We are now getting into one of the reasons I have for not liking nor using the word dysfunctional. Rarely can a person’s life be put into a black or white category. There are too many variables, too many contingencies, and too many facets of time to be static enough to be called dysfunctional.

An example:

I ran into a woman I used to know and was surprised her husband wasn't with her. I found out that one day he decided he didn’t want to be married anymore and moved to New Orleans! According to this woman it came as a total shock. Rarely does that happen. It can. Some people are very good at hiding secrets; but in any case he left. This was a family, when I knew them, which looked perfect. Perfect in the sense of functioning normally. Perfect in the sense one would never think of them as dysfunctional. Mom and Dad were professionals with good careers; but they were never too busy to come to school events or be the coach of the soccer team.
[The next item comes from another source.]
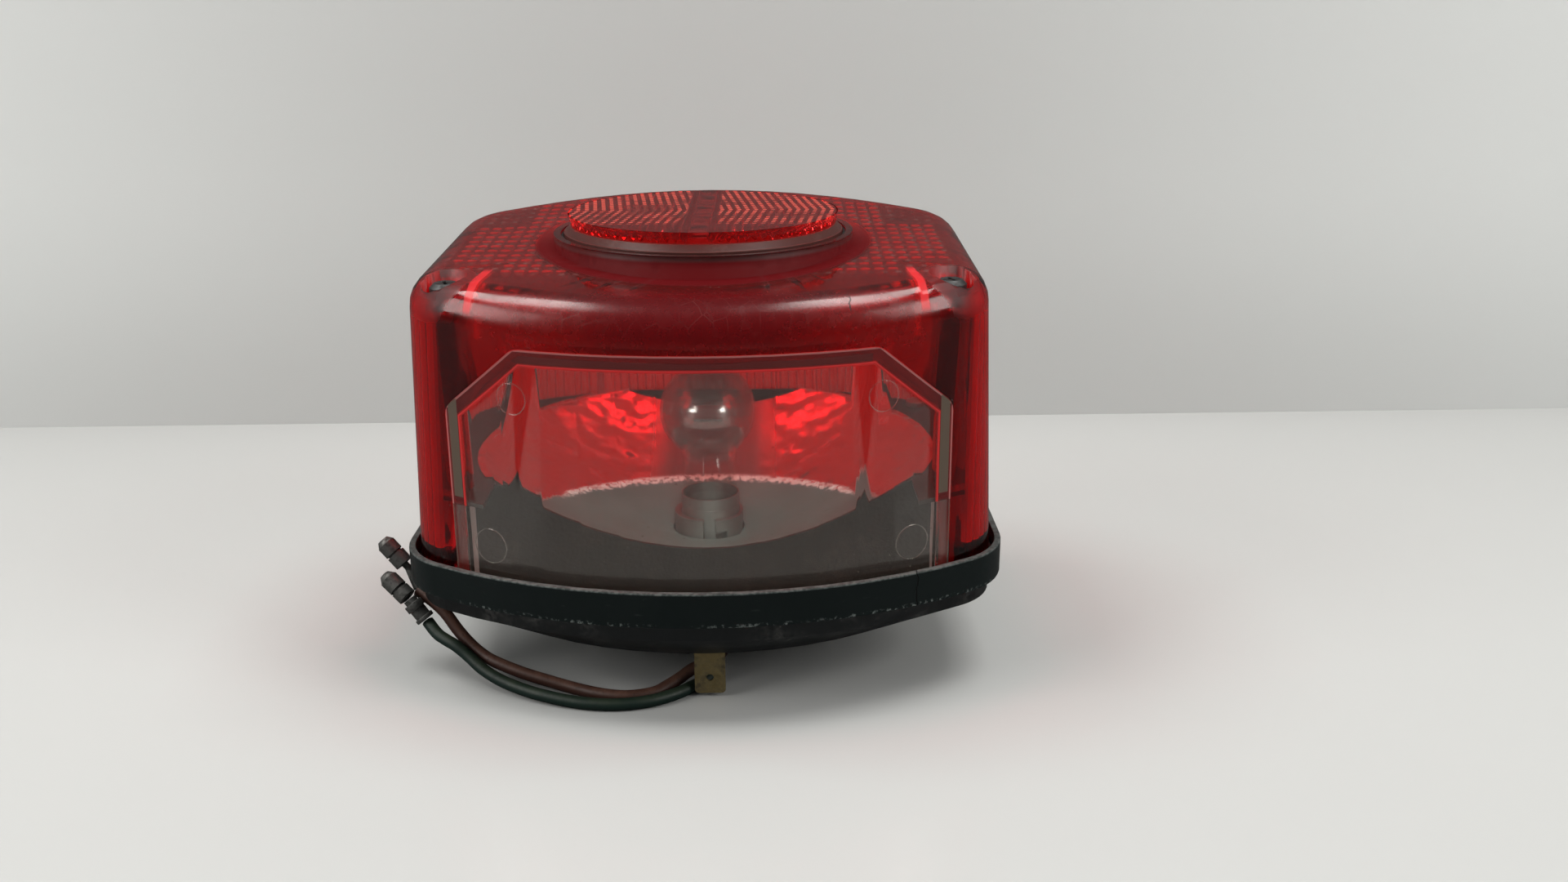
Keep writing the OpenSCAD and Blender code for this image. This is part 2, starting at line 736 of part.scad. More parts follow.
module rear_pillars() {
    color([0.5, 0.5, 0.5]) at_screws(1) difference() {
        rod(0, 0, boss_z, pillar_top_z - boss_z - fit_gap, pillar_r);
        rod(0, 0, boss_z + 8, 40, frame_screw_r + thread_gap);
    }
}

module frame_screws() {
    color([0.5, 0.5, 0.5]) at_screws(1) union() {
        rod(0, 0, frame_z - frame_screw_l, frame_screw_l + fit_gap + tiny, frame_screw_r);
        rod(0, 0, frame_z + fit_gap, frame_head_h, frame_head_r);
    }
}

// Profile of the bulb envelope at radius offset d, from the neck to the top.
function globe_profile(d) =
    let (r = globe_r - d, neck = cap_r - 0.6 - d, a0 = -acos(neck / r))
    concat([[neck, cap_top_z - 2 + d]],
           [for (i = [0 : 12]) let (a = a0 + (90 - a0) * i / 12) [r * cos(a), globe_z + r * sin(a)]]);

module bulb_glass() {
    outer = globe_profile(0);
    inner = globe_profile(glass_t);
    color([0.9, 0.9, 0.9, 0.3]) rotate_extrude($fn = round_fn)
        polygon(concat([[cap_r - 2, cap_top_z - 2]], outer,
                       [for (i = [len(inner) - 1 : -1 : 0]) inner[i]], [[cap_r - 2, cap_top_z - 2 + glass_t]]));
}

module bulb_cap() {
    color([0.75, 0.65, 0.35]) difference() {
        union() {
            rod(0, 0, cap_z, cap_top_z - cap_z - 3, cap_r);
            rod(0, 0, cap_top_z - 3 - tiny, 3, cap_r - 0.1);
        }
        rod(0, 0, cap_z - 1, cap_top_z - cap_z + 5, cap_r - 0.5);
    }
}

module bulb_pins() {
    color([0.75, 0.65, 0.35]) for (s = [0, 180]) rotate([0, 0, s + turn]) translate([0, -cap_r, pin_z])
        rotate([90, 0, 0]) cylinder(h = pin_reach - cap_r, r = pin_r, $fn = 32);
}

module bulb_insulator() {
    color([0.1, 0.1, 0.1]) rod(0, 0, cap_z, insulator_t, cap_r - 0.55);
}

module bulb_contacts() {
    color([0.7, 0.7, 0.68]) for (s = [-1, 1]) translate([s * contact_x, 0, cap_z - 1])
        cylinder(h = 1, r1 = contact_r * 0.6, r2 = contact_r, $fn = 32);
}

module bulb_stem() {
    color([0.85, 0.85, 0.85, 0.6]) union() {
        rod(0, 0, cap_z + insulator_t, stem_h, stem_r);
        for (s = [-1, 1]) rod(s * 1.6, 0, cap_z + stem_h + 2, globe_z - cap_z - stem_h - 1, 0.3);
    }
}

module bulb_filaments() {
    color([0.5, 0.5, 0.5]) for (z = [globe_z - 3, globe_z + 1.5]) translate([-3.6, 0.7, z])
        rotate([0, 90, 0]) cylinder(h = 7.2, r = 0.35, $fn = 16);
}

// Sector between two angles, wide enough to cut through the holder wall.
function sector(a, b) = [for (p = [[5, a], [12, a], [12, b], [5, b]]) p[0] * [cos(p[1]), sin(p[1])]];

// The pin slot in the holder: the lower field and the way in from above.
module pin_slot() {
    half = pin_r + 0.35;
    side = asin(half / bore_r);
    for (s = [-90, 90]) translate([0, 0, pin_z - travel - half]) {
        linear_extrude(travel + 2 * half) polygon(sector(s - side, s + turn + side));
        translate([0, 0, half]) linear_extrude(30) polygon(sector(s - side, s + side));
    }
}

module socket_shell() {
    color([0.6, 0.6, 0.58]) difference() {
        union() {
            rod(0, 0, cup_z, cup_top_z - cup_z, cup_r);
            rod(0, 0, inside_z + fit_gap, 1, flange_r);
        }
        rod(0, 0, cup_z + cup_t, 60, bore_r);
        pin_slot();
        for (s = [-1, 1]) rod(s * rivet_x, 0, inside_z - 1, 4, rivet_r + 0.1);
        translate([0, -6.5, lead_z]) rotate([90, 0, 0]) union() {
            for (s = [-1, 1]) translate([s * lead_x, 0, 0]) cylinder(h = 8, r = bush_r + 0.05, $fn = 32);
        }
    }
}

module socket_rivets() {
    color([0.6, 0.6, 0.6]) for (s = [-1, 1]) union() {
        rod(s * rivet_x, 0, pan_z - 1.1, 4, rivet_r);
        rod(s * rivet_x, 0, pan_z - 1.1, 1.1 - fit_gap, rivet_head_r);
        rod(s * rivet_x, 0, inside_z + 1 + 2 * fit_gap, 1, rivet_head_r);
    }
}

module contact_plate() {
    color([0.45, 0.28, 0.14]) rod(0, 0, plate_low_z, plate_t, plate_rr);
}

module socket_contacts() {
    low = plate_low_z + plate_t;
    color([0.8, 0.65, 0.3]) for (s = [-1, 1]) rod(s * contact_x, 0, low, cap_z - 1 - fit_gap - low, 1.4);
}

module contact_spring() {
    low = cup_z + cup_t + coil_wire_r;
    high = plate_low_z - coil_wire_r;
    steps = round(coil_turns * coil_steps);
    color([0.6, 0.6, 0.6]) sweep([for (i = [0 : steps]) let (a = -90 + 360 * coil_turns * i / steps)
        [coil_r * cos(a), coil_r * sin(a), low + (high - low) * i / steps]], coil_wire_r, 6);
}

module socket_leads() {
    color([0.35, 0.2, 0.12]) for (s = [-1, 1]) union() {
        rod(s * lead_x, 0, lead_z, plate_low_z - lead_z, lead_r);
        translate([s * lead_x, 0, lead_z]) sphere(r = lead_r, $fn = 24);
        translate([s * lead_x, 0, lead_z]) rotate([90, 0, 0]) cylinder(h = lead_l, r = lead_r, $fn = 32);
    }
}

module lead_bush() {
    color([0.08, 0.08, 0.08]) translate([0, -lead_l, lead_z]) rotate([90, 0, 0]) union() {
        for (s = [-1, 1]) translate([s * lead_x, 0, 0]) cylinder(h = -lead_l - bush_y, r = bush_r, $fn = 32);
    }
}

module mounting_studs() {
    thread_z = pan_z - pad_t - 0.2;
    color([0.55, 0.55, 0.55]) at_studs() union() {
        rod(0, 0, 0, thread_z, stud_r);
        rod(0, 0, thread_z - tiny, inside_z + 1 - thread_z, stud_r - 0.1);
        rod(0, 0, inside_z + fit_gap, 3, stud_head_r);
    }
}

module earth_tab() {
    top = pan_z - fit_gap;
    color([0.7, 0.6, 0.35]) difference() {
        union() {
            translate([tab_x - tab_w / 2, tab_y, tab_z + 1]) cube([tab_w, tab_t, top - tab_z - 1]);
            translate([tab_x - tab_w / 2 + 1, tab_y, tab_z]) cube([tab_w - 2, tab_t, 3]);
            for (s = [-1, 1]) translate([tab_x + s * (tab_w / 2 - 1), tab_y + tab_t, tab_z + 1])
                rotate([90, 0, 0]) cylinder(h = tab_t, r = 1, $fn = 32);
            translate([tab_x - tab_w / 2, tab_y, top - tab_t]) cube([tab_w, 9, tab_t]);
        }
        translate([tab_x, tab_y + 2, tab_hole_z]) rotate([90, 0, 0]) cylinder(h = 4, r = tab_hole_r, $fn = 48);
        rod(tab_x, tab_y + 4.8, pan_z - 3, 6, 1.3);
    }
}

module tab_rivet() {
    top = pan_z - fit_gap;
    color([0.6, 0.55, 0.4]) union() {
        rod(tab_x, tab_y + 4.8, top - tab_t - 0.8, tab_t + pan_t + 1, 1.2);
        rod(tab_x, tab_y + 4.8, top - tab_t - 1 - fit_gap, 1, 2.2);
        rod(tab_x, tab_y + 4.8, inside_z + fit_gap, 0.8, 2.2);
    }
}

module brown_wire() {
    color([0.3, 0.17, 0.12]) sweep(brown_route, wire_r, wire_sides);
}

module green_wire() {
    color([0.08, 0.22, 0.15]) sweep(green_route, wire_r, wire_sides);
}

// A stack of short cylinders along the line from p to q: each entry is [start, length, radius].
module stack(p, q, parts) {
    along(p, q) union() {
        for (e = parts) translate([0, 0, e[0]]) cylinder(h = e[1], r = e[2], $fn = 32);
    }
}

module brown_bullet() {
    a = brown_route[len(brown_route) - 1];
    color([0.3, 0.3, 0.29]) union() {
        stack(a, brown_tail, [[0.6, norm(brown_tail - a) - 0.1, 0.9]]);
        stack(brown_tail, brown_tip, [[-0.3, 1.9, 0.9], [1.5, 3.2, bullet_r], [4.6, 0.7, bullet_r - 0.5],
                                      [5.2, 3, bullet_r]]);
        along(brown_tail, brown_tip) translate([0, 0, 8.1]) cylinder(h = 1.4, r1 = bullet_r, r2 = 1.4, $fn = 32);
    }
}

module green_barrel() {
    a = green_route[len(green_route) - 1];
    color([0.2, 0.21, 0.2]) stack(a, green_mid, [[0.75, 1, bullet_r], [1.6, 2.7, bullet_r - 0.4], [4.2, 1.8, bullet_r],
                                                 [5.9, norm(green_mid - a) - 5.9, bullet_r - 0.7]]);
}

module green_bullet() {
    color([0.25, 0.26, 0.25]) union() {
        stack(green_mid, green_tip, [[0.5, 0.4, bullet_r - 0.6], [0.7, 2.6, bullet_r], [3.2, 0.8, bullet_r - 0.6],
                                     [3.9, 3.4, bullet_r]]);
        along(green_mid, green_tip) translate([0, 0, 7.2]) cylinder(h = 1.6, r1 = bullet_r, r2 = 1.3, $fn = 32);
    }
}

lens_shell();
number_plate_window();
reflex_reflector();
reflector_backplate();
reflector_seal();
lens_screw_left();
lens_screw_right();
screw_washer_left();
screw_washer_right();
base_rim();
lens_gasket();
base_pan();
mount_pad();
silver_bowl();
bowl_frame();
screw_pillars();
rear_pillars();
frame_screws();
bulb_glass();
bulb_cap();
bulb_pins();
bulb_insulator();
bulb_contacts();
bulb_stem();
bulb_filaments();
socket_shell();
socket_rivets();
contact_plate();
socket_contacts();
contact_spring();
socket_leads();
lead_bush();
mounting_studs();
earth_tab();
tab_rivet();
brown_wire();
green_wire();
brown_bullet();
green_barrel();
green_bullet();
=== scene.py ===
"""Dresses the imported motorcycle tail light: wires, red mouldings, reflector, metal and rubber parts, studio."""

import logging
import math
from abc import ABC, abstractmethod
from dataclasses import dataclass
from enum import Enum
from functools import cached_property
from itertools import accumulate, product
from typing import Callable, Sequence

import bpy
from mathutils import Matrix, Vector


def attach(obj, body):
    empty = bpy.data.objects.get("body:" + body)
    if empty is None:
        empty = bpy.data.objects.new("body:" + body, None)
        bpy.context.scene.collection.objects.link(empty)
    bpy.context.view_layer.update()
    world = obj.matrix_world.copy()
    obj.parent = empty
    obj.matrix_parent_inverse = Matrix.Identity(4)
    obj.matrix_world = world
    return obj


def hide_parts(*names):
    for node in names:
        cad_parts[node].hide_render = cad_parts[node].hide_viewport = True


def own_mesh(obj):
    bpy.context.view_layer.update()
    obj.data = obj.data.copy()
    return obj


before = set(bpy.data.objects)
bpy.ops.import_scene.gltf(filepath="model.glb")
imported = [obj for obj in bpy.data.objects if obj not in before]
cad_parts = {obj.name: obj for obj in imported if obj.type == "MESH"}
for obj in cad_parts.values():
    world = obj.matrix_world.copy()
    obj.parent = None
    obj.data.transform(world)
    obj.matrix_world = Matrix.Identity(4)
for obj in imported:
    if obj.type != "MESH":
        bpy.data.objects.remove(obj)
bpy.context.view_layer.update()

MM = 0.001
TURN = 2 * math.pi
ACRYLIC_IOR = 1.49
MERGE_GAP = 0.002 * MM
FLAT_DEGREES = 0.2
PILLOW_PITCH = (3.2, 4.8)
INNER_GLOW = ((0.8, 0.012, 0.018), (1.0, 0.03, 0.03))
LOG = logging.getLogger("tail_light")

Colour = Point = tuple[float, float, float]
Pair = tuple[float, float]
Piece = bpy.types.Object
Material = bpy.types.Material
World = bpy.types.World


# Shader maths


def operation(name: str, swapped: bool = False) -> Callable[..., "Value"]:
    """A method of Value that adds a Math node.

    Args:
        name: operation of the node.
        swapped: whether the other term comes first.

    Returns:
        The method.
    """

    def method(self: "Value", *others: "Term") -> "Value":
        """Adds the node and returns its result."""
        return self.recipe.maths(name, *((*others, self) if swapped else (self, *others)))

    return method


class Value:
    """A socket of a node tree, with arithmetic that adds Math nodes; a wave is the sine of radians."""

    def __init__(self, recipe: "Recipe", socket: bpy.types.NodeSocket) -> None:
        """Keeps the socket and the recipe that it belongs to."""
        self.recipe = recipe
        self.socket = socket

    __add__ = __radd__ = operation("ADD")
    __mul__ = __rmul__ = operation("MULTIPLY")
    __sub__, __rsub__ = operation("SUBTRACT"), operation("SUBTRACT", swapped=True)
    __truediv__ = operation("DIVIDE")
    __abs__ = operation("ABSOLUTE")
    wave = operation("SINE")
    largest = operation("MAXIMUM")
    smallest = operation("MINIMUM")

    def fade(self, start: float, end: float) -> "Value":
        """A smooth step.

        Args:
            start: value that gives 0.
            end: value that gives 1; it may be the lower one.

        Returns:
            The step, from 0 to 1.
        """
        limits = {"Value": self, "From Min": min(start, end), "From Max": max(start, end)}
        step = self.recipe.node("ShaderNodeMapRange", {"interpolation_type": "SMOOTHSTEP"}, limits)
        return step if start <= end else 1 - step

    def band(self, middle: float, half: float, soft: float) -> "Value":
        """1 up to half a width from a middle value, fading to 0 over the soft width beyond it."""
        return abs(self - middle).fade(half + soft, half)


Term = Value | float
Input = Value | float | tuple[float, ...]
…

The children, a boy and a girl, 2 years apart, were wonderful. Polite, bright, attractive, athletic children with what seemed like a perfect life. They were brought up in an upper middle class suburb, in a nice house with a swimming pool.

So I ask you, when in time did this family become dysfunctional, if you were to use that word? Were they always so, but they pretended for the outside world. Did they just stop functioning when dad left the house?

An example:

Mom is a wonderful parent; dad is an alcoholic. This might be a perfect case of what would be called a dysfunctional family. But is it? Is the whole family unit dysfunctional? Is it dysfunctional because mom is an enabler and won’t leave her husband? What about the children? Are they dysfunctional by virtue of being products of a dysfunctional home? What if they seem to be doing all right? Is the family still dysfunctional or does it become so when the kids start getting into trouble?

I will throw this thought out: Dysfunction (like normal) doesn’t exist. What exists is a continuum of functioning. You can think of a line with 1 to 10 drawn on it and use that to visualize what I mean. In the first case, the family functioned very well for a long time and you could put that family’s function down from the years 1978, lets say to 1998, as 1. Perhaps there were signs somewhere in 1999 that things weren’t ok, you could put 1998-1999 as a 6 on the continuum of how they are functioning. And finally, in the year 2000, you could put them at number 10 because they are not functioning well.

Let me say before I go on, that I am not saying they aren’t functioning well because dad left and thus the family must be falling apart. That might not be the case in many, many scenarios like this. In this case, though the mother is having a great deal of trouble dealing with his leaving and the daughter is having a lot of psychological problems related to his leaving. So I am saying they aren’t functioning well. That may and probably will change and we could then in 2001 put them back to a 4, for example. But to say that this is a dysfunctional family is not, in my opinion, accurate or fair. Nor, when it comes right down to it, do I think it even makes sense to use the term.

Let’s take the alcoholic dad. That family is clearly not functioning well. The children are in trouble and I am sure mom is not happy when dad comes home drunk at night or doesn’t come home at all. They would be at a 10 and perhaps have been there for many years. But mom leaves him and takes the children. Without dad, they are doing great. They are all in counseling, going to support groups and the children are happy. This family is now functioning very well. I wouldn’t call them dysfunctional, would you?

I would much prefer the child of an alcoholic to say, “I grew up in a family that wasn’t functioning well; that had a lot of problems because my dad drank” rather than "I grew up in a dysfunctional family." Certainly there were parts of her life that weren’t dysfunctional. She should be able to see something good in her past and should be encouraged to do so. To be caught up in that term may mean never getting rid of that monkey on her back. It may mean never forgiving and moving forward.

I hope this has given you some food for thought.